With the Russian invasion of Ukraine and the response by the west having altered the dynamics of the global oil supplies industry, there is speculation that Washington’s political posture in relation to oil-rich Venezuela may encounter something of a shift in the period ahead.
Venezuela’s oil industry has long been ‘under the cosh’ from the United States, the latter’s main weapon in its fight to remove what it says is an illegal government in Venezuela. Harsh sanctions targeting the administration of President Nicolás Maduro have drastically dried up that country’s oil exports. The Ukraine invasion, however, and the efforts by the western alliance to put a squeeze on Russian oil exports has raised the issue of options to supplies from Russia, the single largest oil supplier in the world.
Re-enter Venezuela into a picture in which the Biden administration dare not cast aside the strategic importance which Caracas occupies in such moves as the west might make seek to compensate for prohibiting Russian oil exports to the USA and Europe.
No sooner had the equation become clear, however, than Venezuelan opposition leader, Juan Guaidó, rushed to register his strong opposition to any moves by the Biden administration to either ease or remove the existing sanctions on Venezuelan oil with Maduro still holding office.
Even before the likelihood of such an eventuality arose, however, Guaidó had been ‘back-footed’ on account of the sidelining of Venezuela’s opposition from bilateral talks between Washington and the Maduro administration. Guaidó’s preference is for linking any easing of sanctions against the Maduro administration with political concessions to the opposition which he leads.
Whether Venezuela’s de facto opposition leader will get his way, however, is unclear, given that Venezuela, even under Maduro, has become a possible port of call for US officials busy casting around to find energy supplies worldwide that can help replace Russian oil and gas as buyers seek to steer clear of Russia’s imports over its invasion of Ukraine.
Significantly, earlier this month, officials from Washington sat down with President Maduro in Caracas for the first bilateral talks between the two countries in several years.
Nor does Guaidó’s lobby appear to find favour with US oil companies reportedly anxious to return to Venezuela in order to secure access to the country’s oil as compensation for what, reportedly, are billions of dollars in unpaid debts for work done in the country’s oil and gas industry by companies like Chevron Corp, ENI SpA, and Repsol.

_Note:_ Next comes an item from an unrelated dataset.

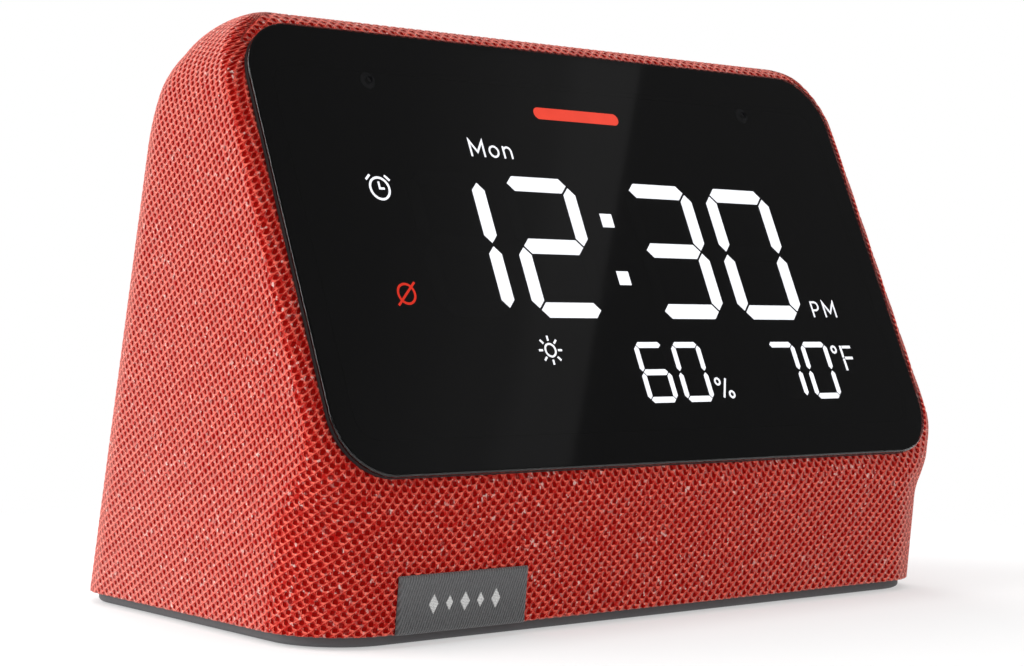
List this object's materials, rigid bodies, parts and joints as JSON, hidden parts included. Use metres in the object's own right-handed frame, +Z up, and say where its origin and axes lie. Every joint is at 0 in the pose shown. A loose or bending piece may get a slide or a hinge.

What the Russian invasion of Ukraine and the push among western nations to place an embargo on Russian oil supplies has done, is to reportedly pit two factions in the Biden administration against each other; one seeking to double down on political and economic pressure against the Maduro administration and the other, reportedly, seeking a shift from the hard line initiated during the Trump administration that effectively seeks to use pressures against Venezuela’s oil sector to secure political change.